Досадно. Право, пора знать уже, что одно только верное изображение характеров не в общих вытверженных чертах, но в их национально вылившейся форме, поражающей нас живостью, так что мы говорим: «Да это, кажется, знакомый человек», — только такое изображение приносит существенную пользу. Из театра мы сделали игрушку в роде тех побрякушек, которыми заманивают детей, позабывши, что это такая кафедра, с которой читается разом целой толпе живой урок, где, при торжественном блеске освещения, при громе музыки, при единодушном смехе, показывается знакомый, прячущийся порок и, при тайном голосе всеобщего участия, выставляется знакомое, робко скрывающееся возвышенное чувство…
Но довольно о театре. Я заговорился о нем. Его зимний карнавал замыкает шумная неделя Петербурга, когда он одною половиною своего народонаселения летает на качелях, мчится как вихорь с ледяных гор, а другою превращается в длинную цепь карет и едва движется, равняемый жандармами; когда спектакли даются и днем и вечером, и вся Адмиралтейская площадь засеяна скорлупами орехов…
Спокоен и грозен великий пост. Кажется, слышен голос: «Стой, христианин; оглянись на жизнь свою». На улицах пусто. Карет нет. В лице прохожего видно размышление. Я люблю тебя, время думы и молитвы! Свободнее, обдуманнее потекут мои мысли. Весь пустой и ничтожный народ, верно, пролежит заспанный и утомленный и позабудет зайти потревожить меня пошлым разговором о висте, о литературе, о наградах, о театре.
Пост в Петербурге есть праздник музыкантов. В это время они съезжаются из разных сторон Европы. Огромный концерт в пользу инвалидов всегда бывает величествен: четыреста музыкантов! это что-то могущественное. Когда согласный ропот четырехсот звуков раздается под дрожащими сводами, тогда, мне кажется, самая мелкая душа слушателя должна вздрогнуть необыкновенным содроганием.
В продолжение поста в петербургскую атмосферу заглядывает солнце. Западная сторона с моря делается яснее. Север глядит с меньшею суровостью из своей Выборгской стороны. Экипажи чаще останавливаются на улице и высаживают на тротуар гуляющих. С 1836 года Невский проспект, этот шумный, вечно шевелящийся, хлопотливый и толкающий Невский проспект упал совершенно: гулянье перенесено на Английскую набережную. Покойный император любил Английскую набережную. Она точно прекрасна. Но тогда, только, когда начались гулянья, заметил я, что она немного коротка. Но гуляющие всё в выигрыше, потому что половину Невского проспекта всегда почти занимал народ мастеровой и должностной, и оттого на нем можно было получить толчков целою третью больше, нежели где-либо в другом месте…

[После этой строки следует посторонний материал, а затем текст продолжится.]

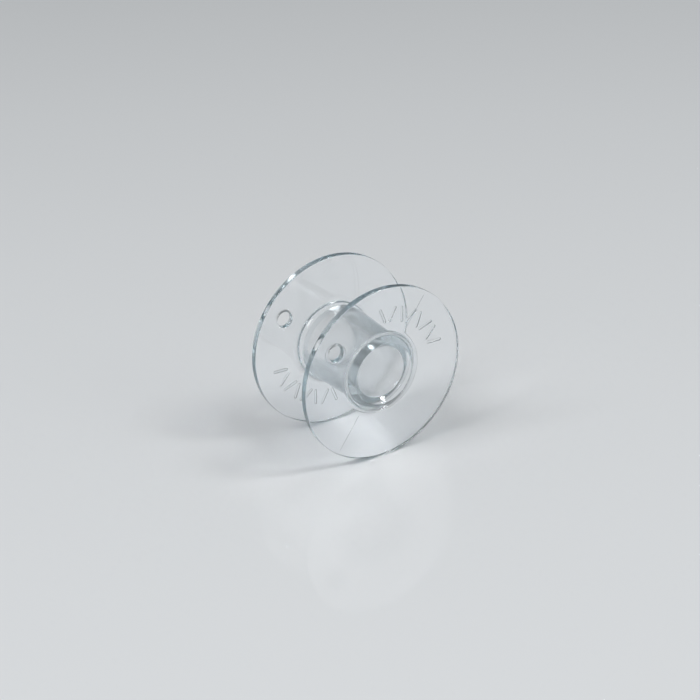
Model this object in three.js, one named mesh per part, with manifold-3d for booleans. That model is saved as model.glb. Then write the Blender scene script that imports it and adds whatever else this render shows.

— К чему так быстро летит ничем незаменимое наше время? Кто его кличет к себе? Великий пост, какой спокойный, какой уединенный его отрывок! Чего нельзя сделать в эти семь недель? Теперь, наконец, займусь я основательно трудом своим. Теперь совершу я, наконец, то, чего не дали совершить мне шум и всеобщее волнение; но вот уже на исходе первая неделя; не успел начать я, уже летит за нею вторая, уже средина третьей, уже четвертая, уже ярмарка в гостином дворе, и целая галерея верб с восковыми фруктами и цветами зацвела под темными его арками. Когда я проходил мимо этой пестрой аллеи, под тенью которой были навалены топорные детские игрушки, мне сделалось досадно. Я сердился и на краснощеких нянек, шатавшихся толпами, и на детей, радостно останавливавшихся перед кучами приятного для них сора, и на черномазого, приземистого и усатого грека, титуловавшего себя молдаванским кондитером, с его сомнительными и неопределенными вареньями. Лежавшие на столиках сапожные щетки, оловянные обезьянки, ножи и вилки, пряники, маленькие зеркальца мне казались противны. Народ всё так же пестрится, теснится; те же чувства выражаются на лице его; с тем же любопытством глядит он, с каким глядел и год тому назад, два, и три, и несколько лет; — а я и каждый человек из этого народа уже не тот: уже другие в нем чувства, нежели были за год пред сим; уже суровее мысли его; менее улыбается на устах душа его, и что-нибудь да отпадает с каждым днем от прежней его живости.